KEIR RADNEDGE REPORTS: Manchester City’s failure, yet again, to reap Champions League reward from their multi-billion investment in pursuit of club football’s greatest prize was no accident.

Fans hit social media after the final whistle of the 3-1 quarter-final defeat by Lyon in Lisbon to point fingers of blame at VAR – like last season against Tottenham at the same stage – Raheem Sterling for missing an open goal and UEFA in general for the distraction of a financial fair play storm.

This has been a weird season because of the pandemic interruption but it was the same for Lyon. Indeed, coach Rudi Garcia’s players had enjoyed far less match practice than City because of the early French shutdown.

Instead the focus of the post-mortem will be directed at Pep Guardiola. He was the master coach who was considered the missing piece in the City jigsaw being built by the club’s Abu Dhabi owners.

Yet in seven seasons with FC Bayern and Manchester City, with money and resources which are the envoy of every other manager in world football, Guardiola has repeatedly failed to deliver in the one arena which matters the most.

is job is secure. After all, Guardiola has triumphed repeatedly in Premier League, FA Cup and League Cup. But in Europe he is clearly fallible. He over-thinks, with fatal consequences.

City were favourites not only to reach only a second Champions League semi-final but, perhaps, for Guardiola to reclaim the trophy for the first time since 2011 with Barcelona.

Given City’s talent, a simple match plan should have been sufficient for the task in hand. Yet Guardiola offered Lyon too much respect.

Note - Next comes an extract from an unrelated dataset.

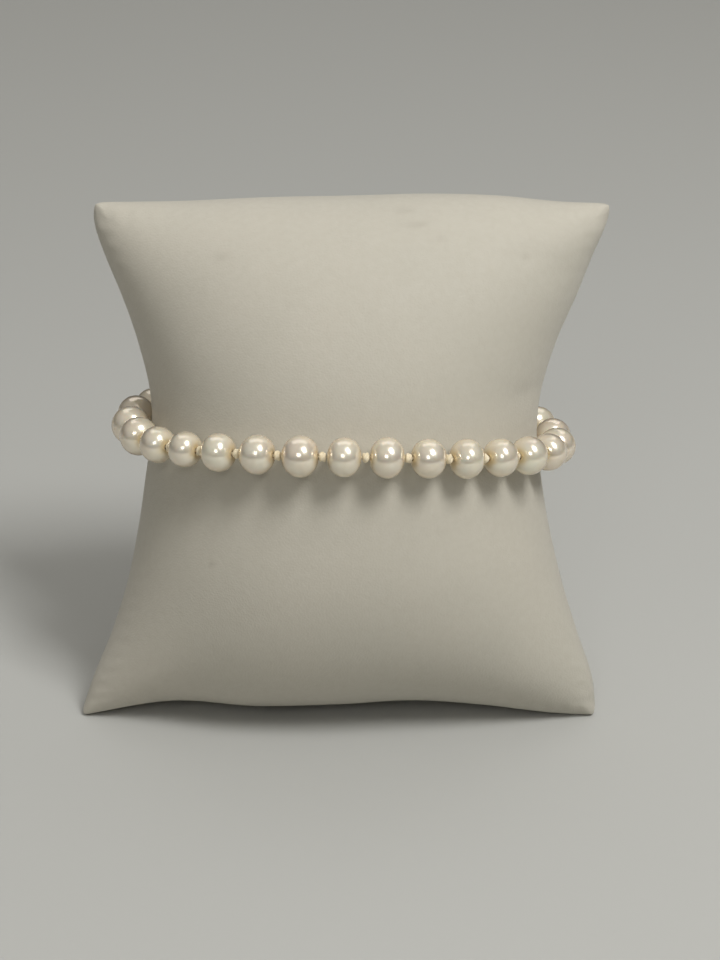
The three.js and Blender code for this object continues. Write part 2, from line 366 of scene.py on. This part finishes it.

He started with creative players such as Riyad Mahrez, David Silva and Bernardo Silva all on the bench and deployed a cautious 3-4-2-1 formation. This featured transfer-seeking Eric García in the centre of the backline and Ilkay Gündogan alongside Rodri in central midfield.

It did not work. Gabriel Jesus, at centre-forward for the injured Sergio Aguero, was starved of service; Sterling was abandoned to individual forays; and Kevin de Bruyne wasted all the attacking set pieces by shooting in vain at goal.

City looked like rescuing the game only well into the second half when Guardiola introduced Mahrez and switched to 4-2‑3-1. Too late.

Guardiola said: “I don’t want to complain or look for excuses, we are out. For the first 25 minutes or so we struggled to find our rhythm. We were a lot better in the second half. We did create some chances but we also conceded two goals. We did some good things in the game but we made mistakes in both areas and that’s why we lost. At this level of the game you have to be perfect.”

“It’s disappointing but now it’s time for holidays. We will keep trying, and one day I am sure we will be able to bridge this gap.”

Guardiola, with increasingly impatient owners and new players needed in defence and midfield, has only one year remaining on his contract in which to make up for lost time.